Tribunal for Christmas? Expert reveals TOP FOUR employment law hotspots that could land companies in a court before year is out
With businesses across the UK bearing the financial brunt of the end of furlough and bosses adjusting to a new normal that includes hybrid and flexible working arrangements and managing employees with Long Covid, being an employer has never been more legally complex than it is right now.
With the official Tribunal Statistics Quarterly report citing ‘unfair dismissal’ as the most common jurisdictional Employment Tribunal complaint disposed of between January to March 2021, Charlotte Geesin, head of employment law at Employment Law and HR consultancy, Howarths, reveals the top four employment law hotspots businesses and bosses should be aware of to avoid ending up in an Employment Tribunal before Christmas.
Charlotte says: “2021 has almost been as unpredictable as 2020. What we thought we knew last year has changed beyond all recognition, just 12 months on.
“It would’ve been difficult for anyone to have predicted some of the shifts to the way we work that have taken in recent months, as the entire labour market of workers and bosses alike continue to get used to different ways of working and face new operational, financial and personal pressures.
“The Employment Tribunal system is working through a backlog, and furlough has distorted reality for many businesses and their employees. But now, as we’re all forced to work with and embrace the change, we are on the precipice of a potential Employment Tribunal overload as the new normal creates the perfect storm for employment litigation from employees to return with a vengeance – and employers need to be prepared.”

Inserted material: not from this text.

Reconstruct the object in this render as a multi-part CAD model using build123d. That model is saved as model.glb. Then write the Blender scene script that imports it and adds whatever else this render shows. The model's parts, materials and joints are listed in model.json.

There have been several shifts over the last 12 months which mean that we are now potentially on the precipice of an Employment Tribunal overload and whilst there are many options for employees who wish to lodge a complaint with an Employment Tribunal, businesses should pay particular attention to the following.
Here are the top five employment law hotspots employers should be aware of right now to avoid being sued:
Making redundancy dismissals following furlough
Charlotte explains: “Up to a million workers have been on furlough for the entire duration of the Coronavirus Job Retention Scheme. The CJRS ended on 31 September, but business is yet to return to normal for many sectors, especially those that continue to be hindered by government guidelines and restrictions. Businesses which have returned to normal have done so without the services of furloughed employees, which leads to a question being asked about the need for certain staffing structures.
“If you believe you have a need to make redundancies now furlough has ended, you need to address this very carefully. Not only are there strict legal consultation obligations you must meet, but you are also obliged to consider possible alternatives, including reduced hours, lay-off, or reduced pay – before terminating employment.
“Fail to follow proper process or establish a genuine need for redundancies, and you run the very real risk of an employee, with nothing to lose, bringing claims against you including unfair dismissal and unlawful discrimination.”
Failing to pay proper holiday pay to employees who have been on furlough
Charlotte explains: “Holiday entitlement calculations can be tricky at the best of times, and the rules on the accrual of holiday pay during furlough have not always been straightforward. Employees who have not taken any holiday during furlough are entitled to have it rolled over, in addition to ongoing accruable leave, for two years. Contractual provisions on holiday pay also need considering, and bank holidays do not always class as a distinguishable type of leave.
“If you get the calculations wrong, refuse to allow the roll—over, or unlawfully force an employee to take holiday, you risk being sued in the Tribunal.”
Providing an unreasonable response to a flexible working request
Charlotte explains: “An employee has a right to make a flexible working request subject to meeting certain eligibility requirements, and the law around this has not changed. What has changed is the understanding around home working which we know, for the most part, can and does work.
“Many businesses have implemented a home working or hybrid working policy, but some have not. Instead, they are asking employees to make a flexible working request if they want to adjust their normal location of work. This is fine, but employers will now have to demonstrate an increasingly robust business case for refusing any such request given to them, including not only the fact that they may have been able to accommodate it during the peak of the pandemic, but also the reasons for the request in the first place.
“What’s more, any flexible working request that is made based on a protected characteristic of an employee or to accommodate needs including caring responsibilities, needs additional consideration.
“If a business fails to properly apply its mind to a flexible working request or refuse to even offer a flexible working trial, it could end up on the wrong side of a Tribunal claim.”
Dismissing employees with Long Covid
Charlotte explains: “Long Covid is very likely to be classed as a disability in some cases. Employees with Long Covid will therefore have the right for certain reasonable adjustments to be considered, before any decisions are made about termination of their employment on grounds of health.
“Failing to properly take into account your obligations under the Equality Act 2010 when dealing with employees with Long Covid risks both unfair dismissal and unlawful discrimination claims being brought against you.”